Source : Le Chamanisme et les techniques archaïques de l’extase par Mircea Eliade, éditions Payot, collection Bibliothèque historique Payot.
L’initiation proprement dite débute par une opération
sur laquelle nous sommes assez mal renseignés. Des yeux, du cerveau et des
entrailles du disciple, le vieux angahok extrait son « âme » afin que
les esprits connaissent ce qu’il y a de meilleur dans le futur chaman. Après
cette « extraction de l’âme », le candidat sera capable de retirer
lui-même l’esprit de son corps et d’entreprendre les grands voyages à travers
l’espace et les profondeurs de la mer. Il se peut que cette mystérieuse opération
ressemble en quelque sorte aux techniques des chamans australiens.
En tout cas, l’extraction de l’âme et des entrailles
camoufle mal un « renouvellement » des organes internes. Ensuite, le
maître lui procure « l’angakoq » appelé aussi « qaumaneq »,
c’est-à-dire son éclair ou son illumination, car l’angakoq consiste en une
lumière mystérieuse que le chaman sent soudainement dans son corps, au cœur
même du cerveau, un inexplicable phare, un feu lumineux, qui le rend capable de
voir dans le noir, au propre comme au figuré, car, maintenant, il réussit, même
les yeux clos, à voir à travers les ténèbres, et à apercevoir des choses et des
événements futurs cachés aux autres humains ; il peut de la sorte
connaître aussi bien l’avenir que les secrets des autres.

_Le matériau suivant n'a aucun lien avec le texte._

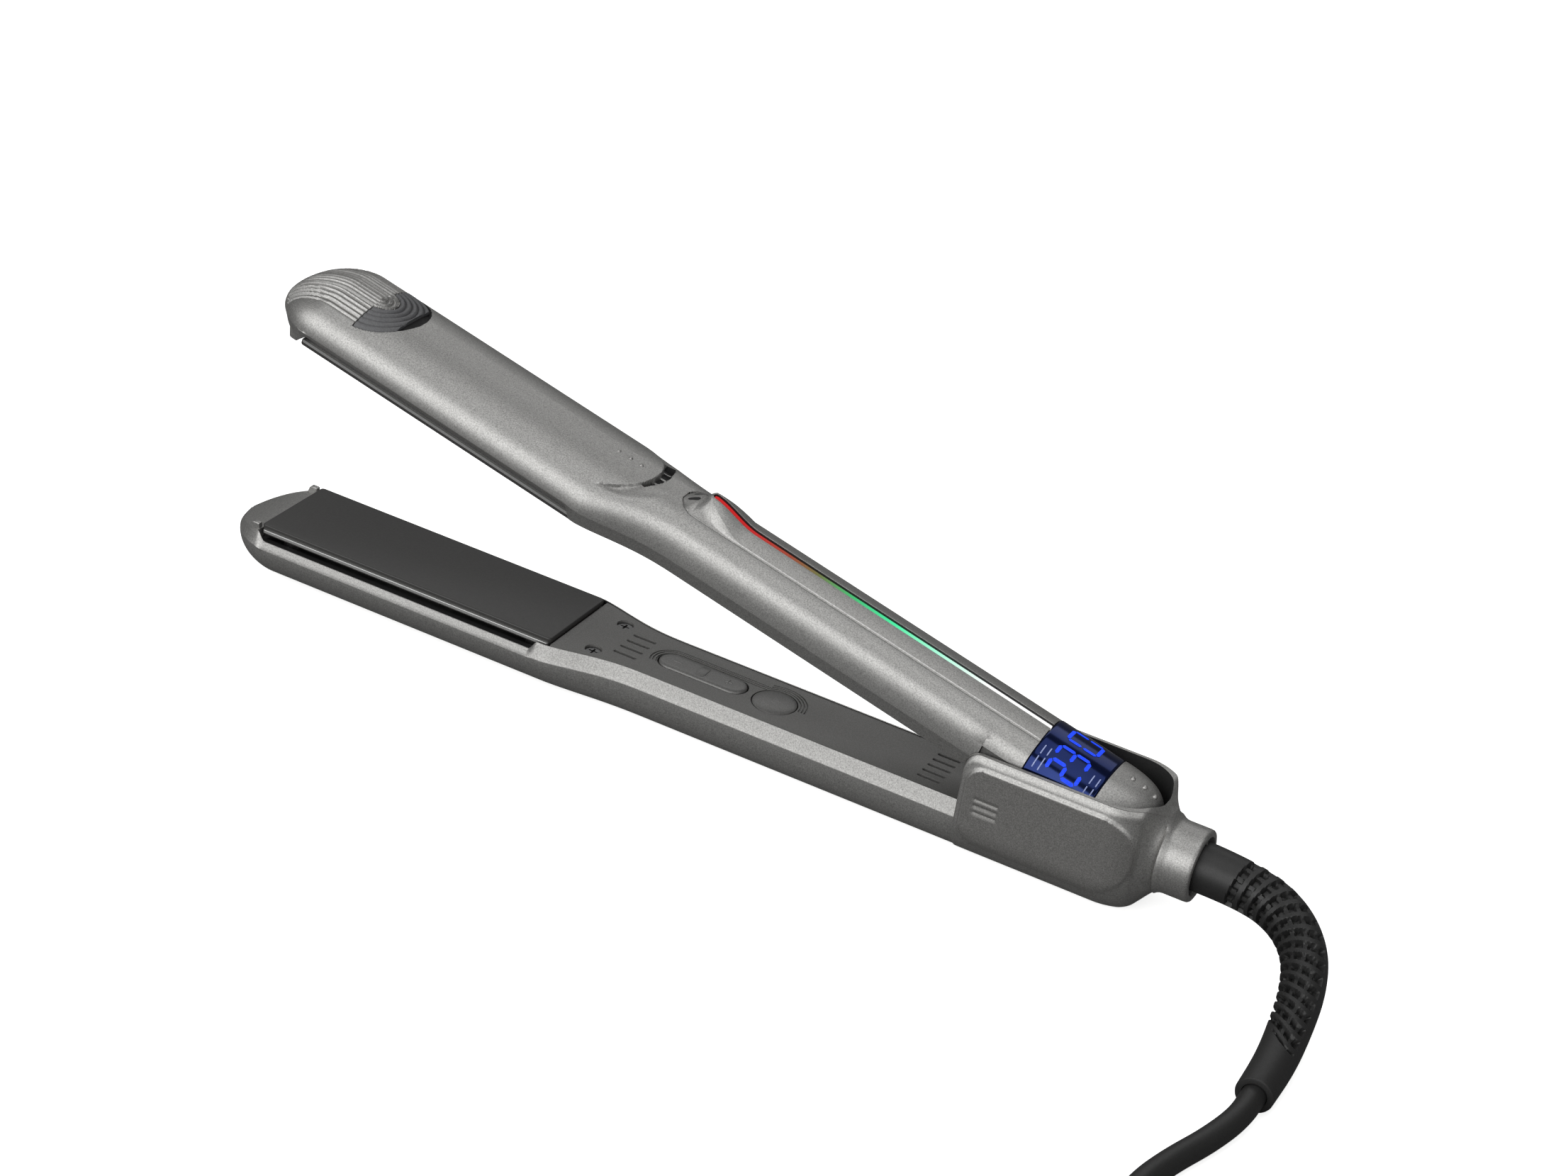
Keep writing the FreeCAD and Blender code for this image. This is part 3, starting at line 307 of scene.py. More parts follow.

Le candidat obtient cette lumière mystique après de longues heures passées, assis sur un banc, dans sa cabane, à invoquer les esprits. Quand il en fait la première fois l’expérience, c’est « comme si la maison dans laquelle il se trouve s’élevait tout à coup ; il voit bien loin devant lui, à travers les montagnes, exactement comme si la terre était une grande plaine, et ses yeux touchent aux confins de la terre. Rien n’est plus caché devant lui. Non seulement, il est à même de voir très loin, mais il peut également découvrir les âmes volées, qu’elles soient gardées, cachées dans d’étranges régions lointaines, ou qu’elles aient été emportées en haut ou en bas, dans le pays des morts.